◆ SHORT PROBLEM ◆
Print the records below exactly as they appear.

+++

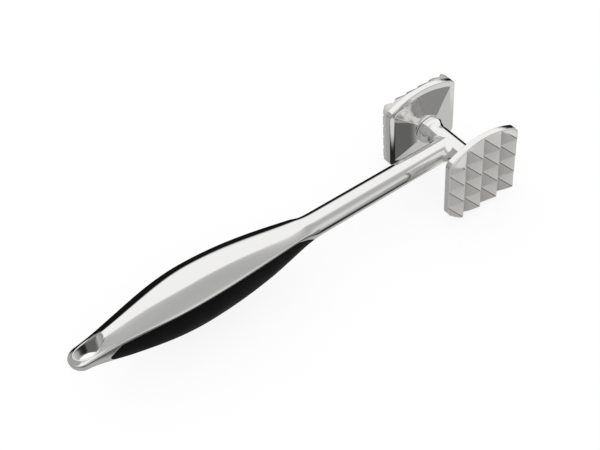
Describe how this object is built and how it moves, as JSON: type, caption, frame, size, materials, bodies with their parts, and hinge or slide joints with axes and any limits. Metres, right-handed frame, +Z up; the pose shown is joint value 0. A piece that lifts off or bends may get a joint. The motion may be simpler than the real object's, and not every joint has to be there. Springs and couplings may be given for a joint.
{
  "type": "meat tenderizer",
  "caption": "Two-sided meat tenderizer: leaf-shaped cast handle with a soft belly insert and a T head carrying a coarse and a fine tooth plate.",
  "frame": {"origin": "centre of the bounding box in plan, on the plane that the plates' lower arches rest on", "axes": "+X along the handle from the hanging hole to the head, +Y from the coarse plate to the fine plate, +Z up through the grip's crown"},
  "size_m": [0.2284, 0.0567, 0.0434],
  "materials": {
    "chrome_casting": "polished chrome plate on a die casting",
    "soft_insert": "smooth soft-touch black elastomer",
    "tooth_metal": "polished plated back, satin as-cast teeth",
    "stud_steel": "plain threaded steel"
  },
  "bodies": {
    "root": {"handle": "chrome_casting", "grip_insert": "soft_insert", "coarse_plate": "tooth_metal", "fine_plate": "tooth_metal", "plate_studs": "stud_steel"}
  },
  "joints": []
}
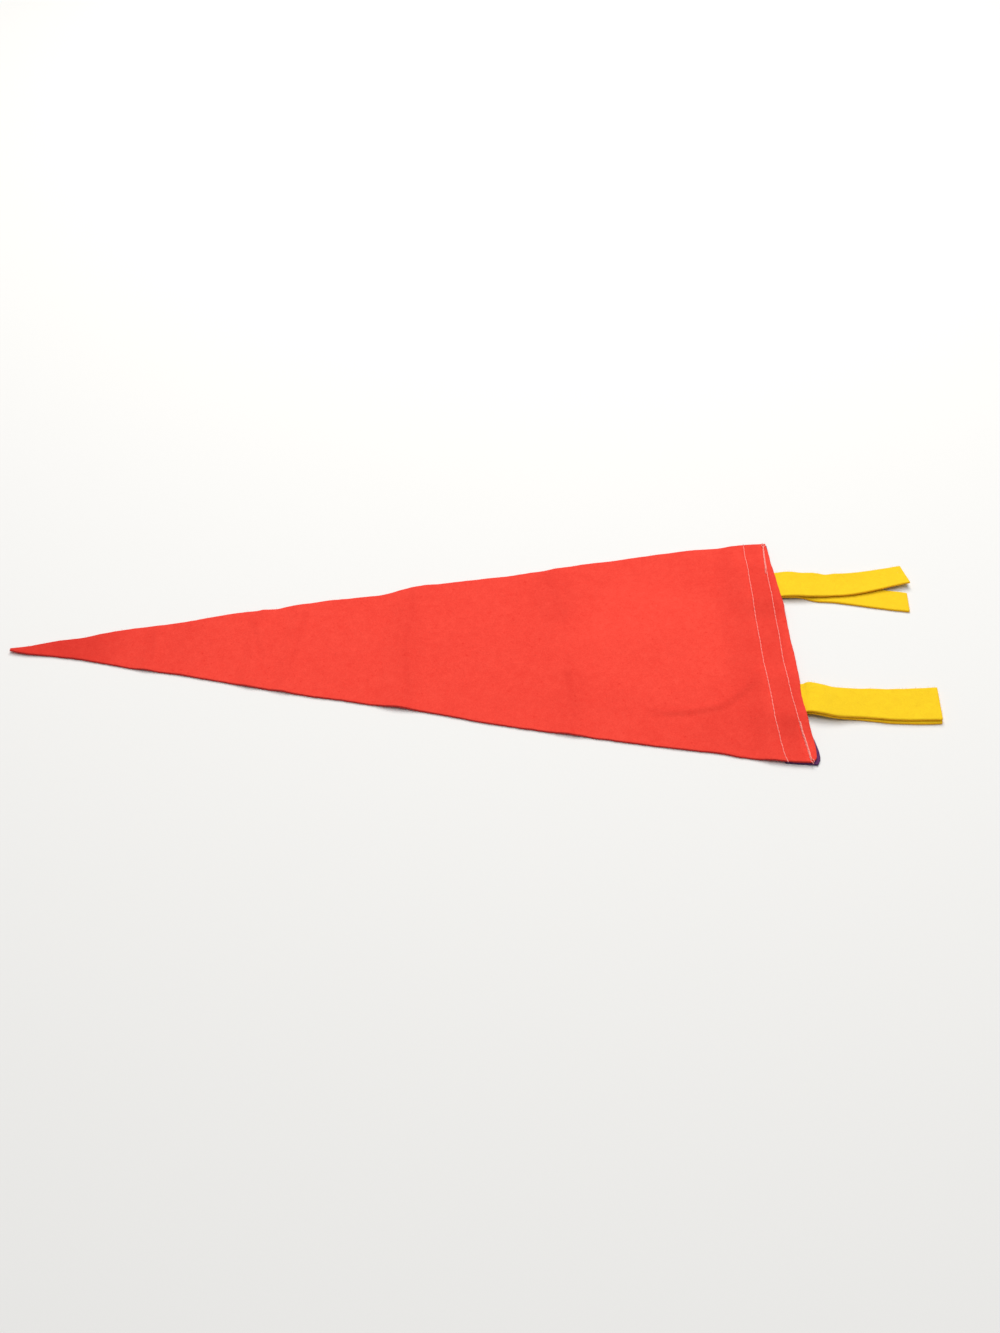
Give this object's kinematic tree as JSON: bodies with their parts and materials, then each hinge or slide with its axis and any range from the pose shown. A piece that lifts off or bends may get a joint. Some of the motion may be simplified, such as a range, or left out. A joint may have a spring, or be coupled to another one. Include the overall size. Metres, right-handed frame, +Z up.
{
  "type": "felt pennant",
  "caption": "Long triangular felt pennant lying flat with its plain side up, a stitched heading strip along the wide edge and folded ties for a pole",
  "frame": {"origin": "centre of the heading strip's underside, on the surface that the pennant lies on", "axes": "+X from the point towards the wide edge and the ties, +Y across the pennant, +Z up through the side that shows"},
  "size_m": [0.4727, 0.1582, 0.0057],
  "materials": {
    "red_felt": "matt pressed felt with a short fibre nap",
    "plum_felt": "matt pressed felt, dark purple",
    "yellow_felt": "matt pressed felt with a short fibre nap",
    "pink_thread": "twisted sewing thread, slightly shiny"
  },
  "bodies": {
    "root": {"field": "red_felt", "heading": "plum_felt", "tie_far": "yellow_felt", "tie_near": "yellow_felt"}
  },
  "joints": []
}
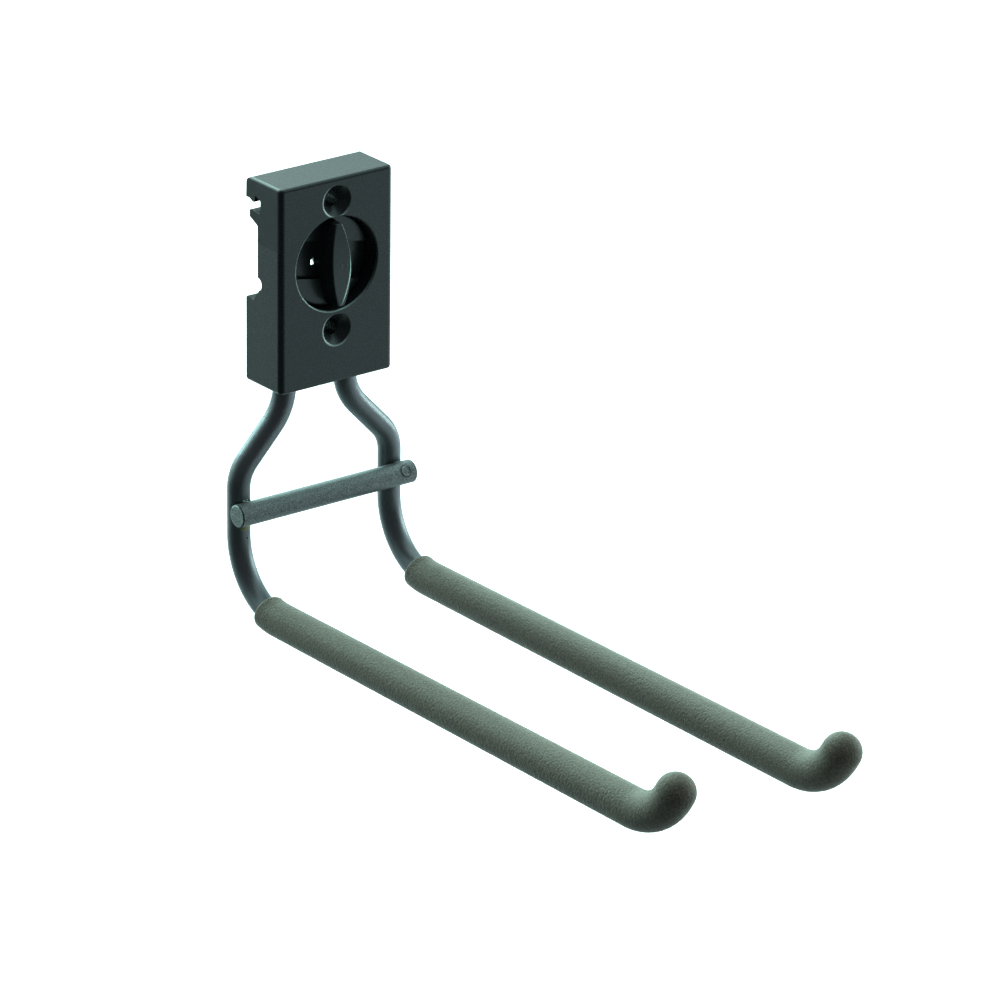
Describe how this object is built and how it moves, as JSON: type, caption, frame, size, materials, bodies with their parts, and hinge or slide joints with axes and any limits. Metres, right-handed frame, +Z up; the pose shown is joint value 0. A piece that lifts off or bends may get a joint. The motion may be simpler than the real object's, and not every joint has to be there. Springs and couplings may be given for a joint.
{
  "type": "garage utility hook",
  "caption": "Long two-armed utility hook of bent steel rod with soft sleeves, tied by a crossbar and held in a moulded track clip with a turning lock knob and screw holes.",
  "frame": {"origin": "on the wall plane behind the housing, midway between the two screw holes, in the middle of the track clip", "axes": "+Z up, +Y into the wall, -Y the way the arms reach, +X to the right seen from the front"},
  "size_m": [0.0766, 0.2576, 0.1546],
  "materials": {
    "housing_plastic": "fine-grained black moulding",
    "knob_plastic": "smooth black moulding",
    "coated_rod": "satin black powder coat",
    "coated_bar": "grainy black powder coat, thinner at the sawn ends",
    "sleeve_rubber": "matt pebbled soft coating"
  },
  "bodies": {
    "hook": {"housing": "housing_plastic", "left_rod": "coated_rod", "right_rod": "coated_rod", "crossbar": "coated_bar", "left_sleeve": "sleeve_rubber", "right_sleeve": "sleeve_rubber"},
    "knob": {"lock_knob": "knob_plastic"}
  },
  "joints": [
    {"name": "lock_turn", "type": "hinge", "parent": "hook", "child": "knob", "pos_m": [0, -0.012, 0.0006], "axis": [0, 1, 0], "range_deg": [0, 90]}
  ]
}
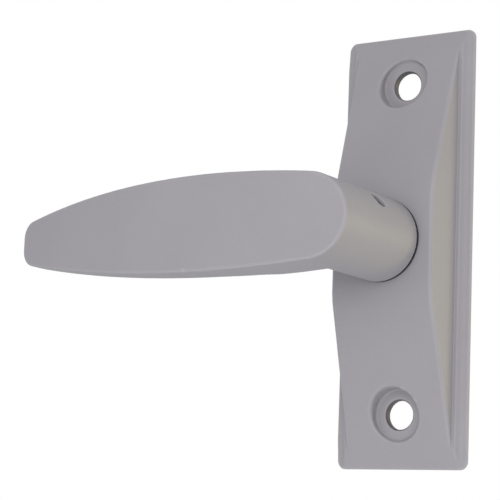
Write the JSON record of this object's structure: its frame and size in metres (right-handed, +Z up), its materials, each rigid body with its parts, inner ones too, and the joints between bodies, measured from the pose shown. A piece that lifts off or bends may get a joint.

+++

◆ ANSWER TO THE EXERCISE ◆
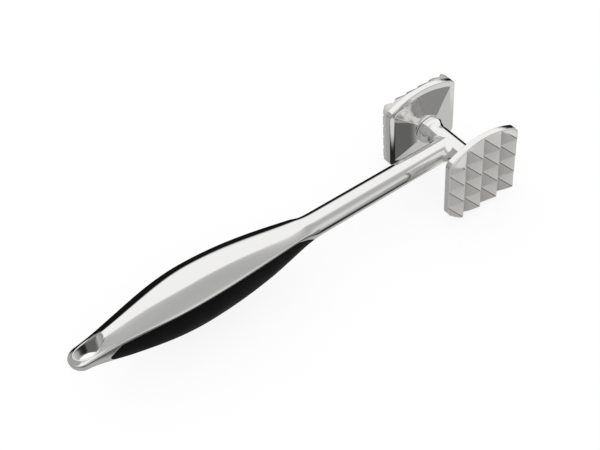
Describe how this object is built and how it moves, as JSON: type, caption, frame, size, materials, bodies with their parts, and hinge or slide joints with axes and any limits. Metres, right-handed frame, +Z up; the pose shown is joint value 0. A piece that lifts off or bends may get a joint. The motion may be simpler than the real object's, and not every joint has to be there. Springs and couplings may be given for a joint.
{
  "type": "meat tenderizer",
  "caption": "Two-sided meat tenderizer: leaf-shaped cast handle with a soft belly insert and a T head carrying a coarse and a fine tooth plate.",
  "frame": {"origin": "centre of the bounding box in plan, on the plane that the plates' lower arches rest on", "axes": "+X along the handle from the hanging hole to the head, +Y from the coarse plate to the fine plate, +Z up through the grip's crown"},
  "size_m": [0.2284, 0.0567, 0.0434],
  "materials": {
    "chrome_casting": "polished chrome plate on a die casting",
    "soft_insert": "smooth soft-touch black elastomer",
    "tooth_metal": "polished plated back, satin as-cast teeth",
    "stud_steel": "plain threaded steel"
  },
  "bodies": {
    "root": {"handle": "chrome_casting", "grip_insert": "soft_insert", "coarse_plate": "tooth_metal", "fine_plate": "tooth_metal", "plate_studs": "stud_steel"}
  },
  "joints": []
}
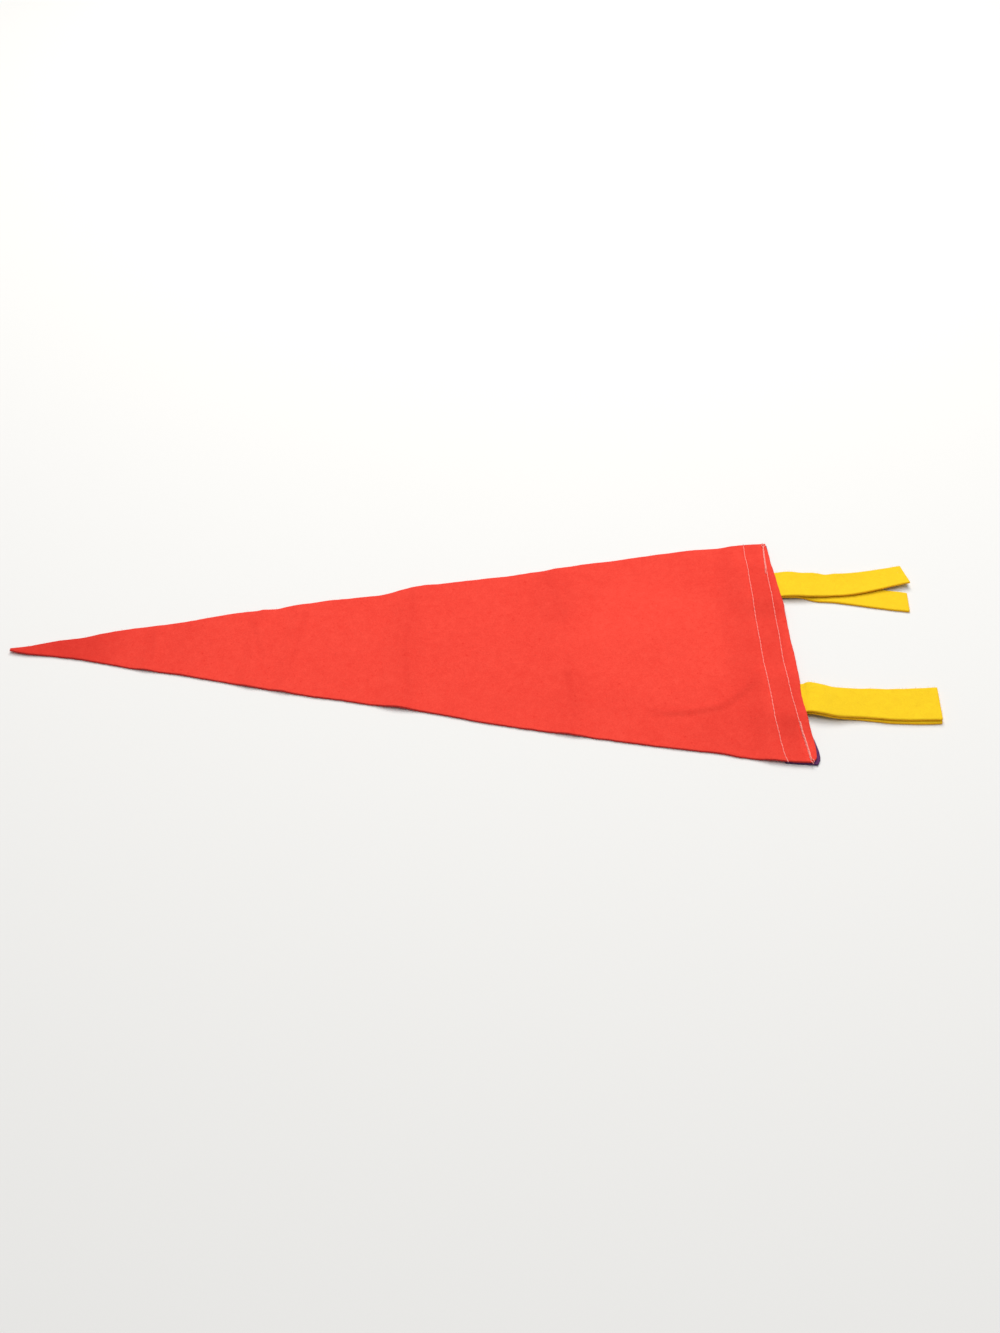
Give this object's kinematic tree as JSON: bodies with their parts and materials, then each hinge or slide with its axis and any range from the pose shown. A piece that lifts off or bends may get a joint. Some of the motion may be simplified, such as a range, or left out. A joint may have a spring, or be coupled to another one. Include the overall size. Metres, right-handed frame, +Z up.
{
  "type": "felt pennant",
  "caption": "Long triangular felt pennant lying flat with its plain side up, a stitched heading strip along the wide edge and folded ties for a pole",
  "frame": {"origin": "centre of the heading strip's underside, on the surface that the pennant lies on", "axes": "+X from the point towards the wide edge and the ties, +Y across the pennant, +Z up through the side that shows"},
  "size_m": [0.4727, 0.1582, 0.0057],
  "materials": {
    "red_felt": "matt pressed felt with a short fibre nap",
    "plum_felt": "matt pressed felt, dark purple",
    "yellow_felt": "matt pressed felt with a short fibre nap",
    "pink_thread": "twisted sewing thread, slightly shiny"
  },
  "bodies": {
    "root": {"field": "red_felt", "heading": "plum_felt", "tie_far": "yellow_felt", "tie_near": "yellow_felt"}
  },
  "joints": []
}
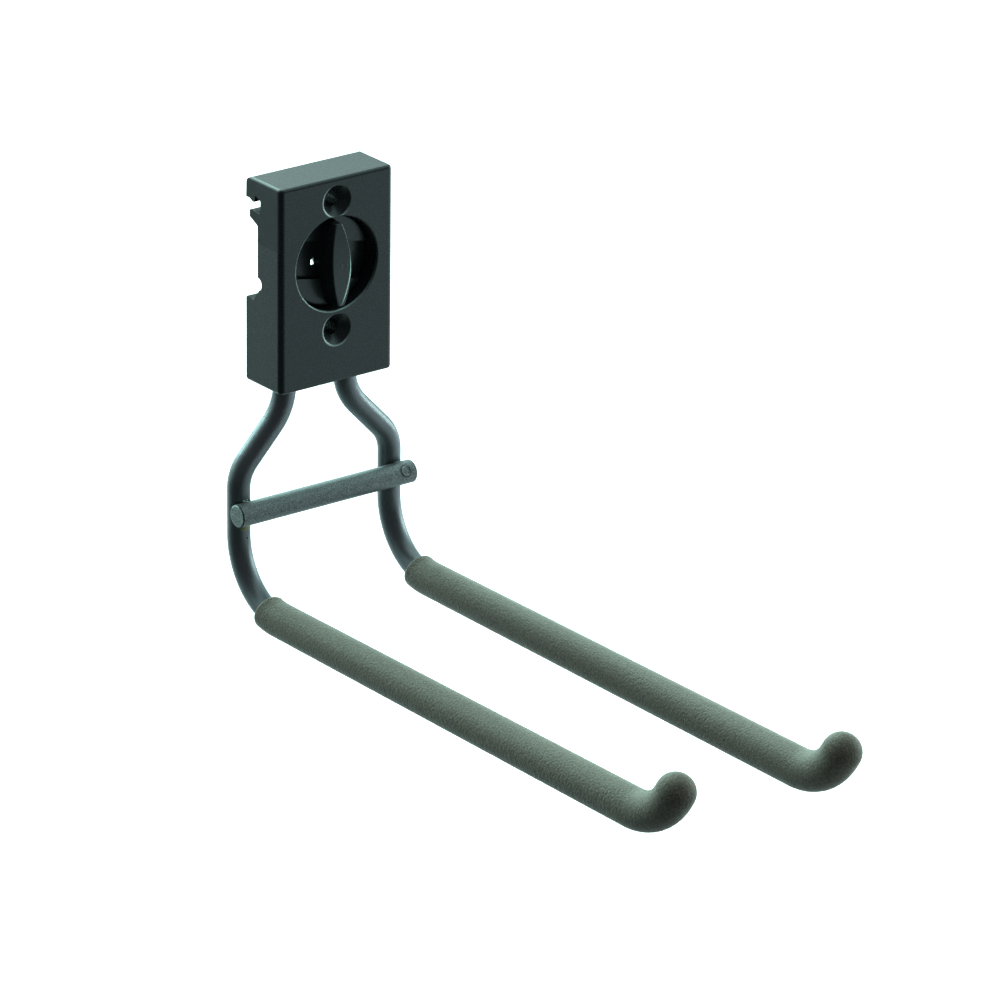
Describe how this object is built and how it moves, as JSON: type, caption, frame, size, materials, bodies with their parts, and hinge or slide joints with axes and any limits. Metres, right-handed frame, +Z up; the pose shown is joint value 0. A piece that lifts off or bends may get a joint. The motion may be simpler than the real object's, and not every joint has to be there. Springs and couplings may be given for a joint.
{
  "type": "garage utility hook",
  "caption": "Long two-armed utility hook of bent steel rod with soft sleeves, tied by a crossbar and held in a moulded track clip with a turning lock knob and screw holes.",
  "frame": {"origin": "on the wall plane behind the housing, midway between the two screw holes, in the middle of the track clip", "axes": "+Z up, +Y into the wall, -Y the way the arms reach, +X to the right seen from the front"},
  "size_m": [0.0766, 0.2576, 0.1546],
  "materials": {
    "housing_plastic": "fine-grained black moulding",
    "knob_plastic": "smooth black moulding",
    "coated_rod": "satin black powder coat",
    "coated_bar": "grainy black powder coat, thinner at the sawn ends",
    "sleeve_rubber": "matt pebbled soft coating"
  },
  "bodies": {
    "hook": {"housing": "housing_plastic", "left_rod": "coated_rod", "right_rod": "coated_rod", "crossbar": "coated_bar", "left_sleeve": "sleeve_rubber", "right_sleeve": "sleeve_rubber"},
    "knob": {"lock_knob": "knob_plastic"}
  },
  "joints": [
    {"name": "lock_turn", "type": "hinge", "parent": "hook", "child": "knob", "pos_m": [0, -0.012, 0.0006], "axis": [0, 1, 0], "range_deg": [0, 90]}
  ]
}
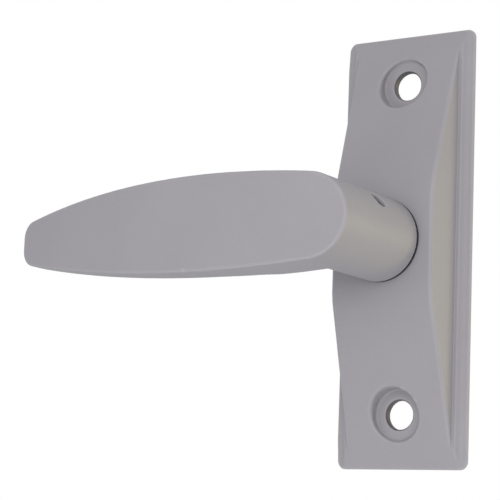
Write the JSON record of this object's structure: its frame and size in metres (right-handed, +Z up), its materials, each rigid body with its parts, inner ones too, and the joints between bodies, measured from the pose shown. A piece that lifts off or bends may get a joint.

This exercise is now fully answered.